No parece, a simple vista, que podamos salvar muchas cosas. Aunque yo creo que Chesterton estaría de acuerdo conmigo en excluir las antaño llamadas profesiones liberales de la criba, precisamente por cuanto que la música en el trabajo desempeña esa función de «aireación espiritual» («mental», dirían nuestros contemporáneos) que va incluida, de suyo, en esas profesiones.
Pero no se trata solo de las labores agrícolas, pesqueras y, en general, del llamado «sector primario» las que pueden ser a un tiempo duras y alegres. Los militares cantan sin cesar. El clero (en la medida en que clericar sea un trabajo), no conoce apenas compases de silencio. El comercio a escala humana, también, es decir, el del mercado: es un escenario de predilección para el solaz melódico, como prueban tantas y tantas escenas de zarzuela. Y el artículo de Chesterton, exactamente como la película de Mary Poppins, intenta demostrar que hemos de sacudirnos unos cuantos prejuicios acerca de la gravedad y seriedad presuntamente intrínsecas a muchas profesiones si queremos salvar ciertas comodidades modernas en nuestra lucha sin cuartel contra la abolición capitalista del hombre. Dicho en otras palabras: a lo mejor los banqueros sí que tienen cabida en la ciudad católica.

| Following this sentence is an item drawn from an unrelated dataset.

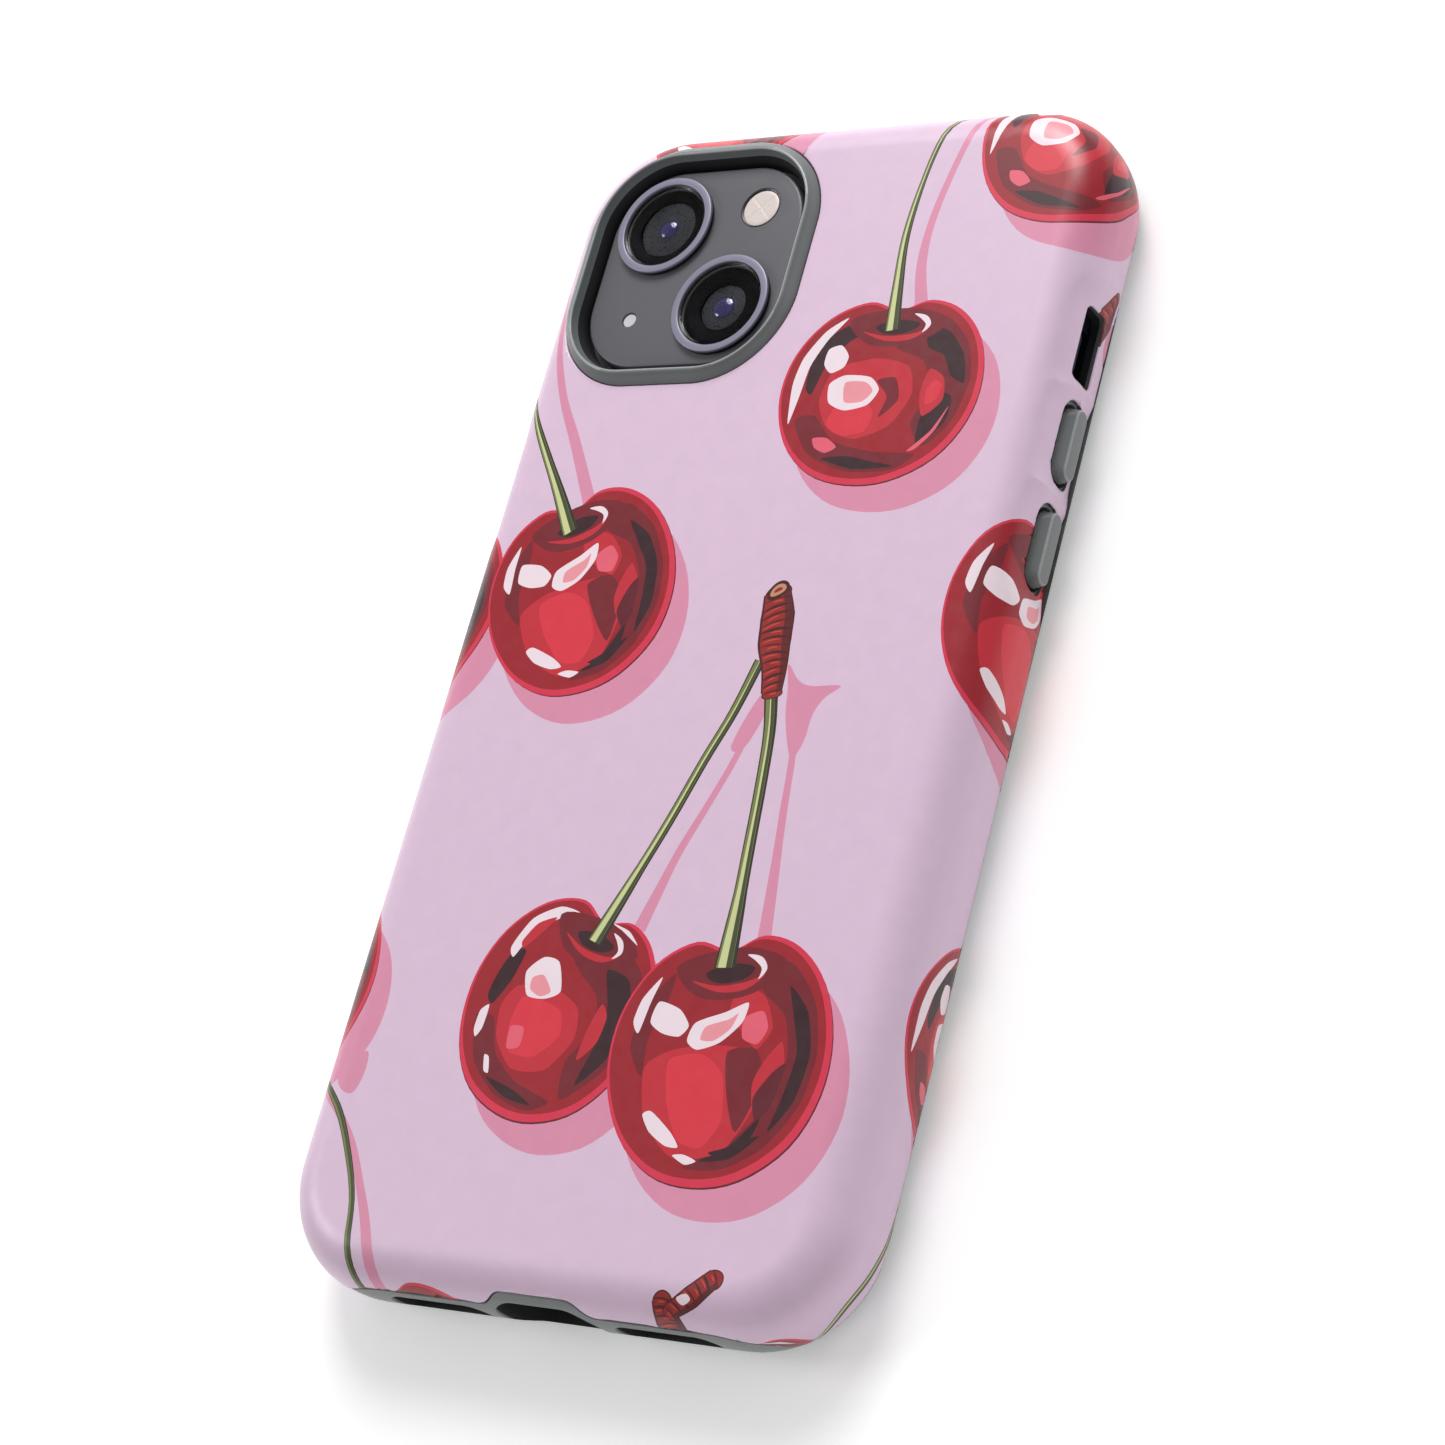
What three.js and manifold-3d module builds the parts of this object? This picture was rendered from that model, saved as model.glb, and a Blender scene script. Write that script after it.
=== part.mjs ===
// Two-layer protective case for a mobile phone, with the phone inside it.
// Millimetres, +Z up. The case lies on its front lip with its back up, the phone's top end
// points along +Y, and the origin is under the middle of the case, on the resting plane.
import * as THREE from 'three';
import { mergeVertices } from 'three/addons/utils/BufferGeometryUtils.js';
import Module from 'manifold-3d';

const wasm = await Module();
wasm.setup();

// ---- Driving dimensions -------------------------------------------------------------------

// Phone
const PHONE_WIDTH = 71.5;
const PHONE_LENGTH = 146.7;
const PHONE_THICKNESS = 7.8;
const PHONE_CORNER = 11.25;
const PHONE_EDGE = 0.9;
const FRAME_WALL = 2.2;
const GLASS_THICKNESS = 0.7;
const PANEL_THICKNESS = 0.9;
const MIDPLATE_THICKNESS = 0.55;

// Case walls and clearances
const FIT_GAP = 0.15;
const LINER_WALL = 1.2;
const LINER_BACK = 1.5;
const LAYER_GAP = 0.1;
const SHELL_WALL = 1.2;
const SHELL_BACK = 1.5;
const END_EXTRA = 0.2;
const PART_GAP = 0.3;

// Case edges
const CROWN_RADIUS = 5.6;
const FOOT_INSET = 3.1;
const FOOT_RISE_WANTED = 5.65;
const SHELL_EDGE = 1.5;
const LIP_RISE = 1.2;
const LIP_OVERLAP = 1.55;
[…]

Si tuviera que elegir un solo motivo por el que me encanta Mary Poppins me quedaría, después de todo, con la visita al banco de Jane y Michael junto a su padre, cuando el venerable (y temible) presidente intenta persuadir al chico de invertir sus dos peniques, para lo cual se organiza una encantadora, dignísima y de etiqueta perfectamente corporativa, escena de danza, interpretada por los más distinguidos miembros del Consejo de la institución, que cantan y se hacen exquisitas reverencias: «Pruébalo, a ingresar sólo dos peniques en él» (la traducción, como siempre, es lo mejor que se pudo hacer intentando armonizar, con mucha buena fe, música y significado). Que a los Botín y Goirigolzarris de este triste mundo no se les haya pasado por la cabeza organizar un simpático número musical para dar la bienvenida a los nuevos inversores no es óbice: incluso la actividad financiera podría, con un poquito de buena voluntad, ponerse a la medida de una sociedad humana digna de tal nombre.
Por lo que a mí respecta, confiaría ciegamente mis exiguos dineros a un banco que me quisiera tan desesperadamente como cliente como para poner a su respetable y añosa Junta Directiva a hacer el indio sólo para sacarme una sonrisa.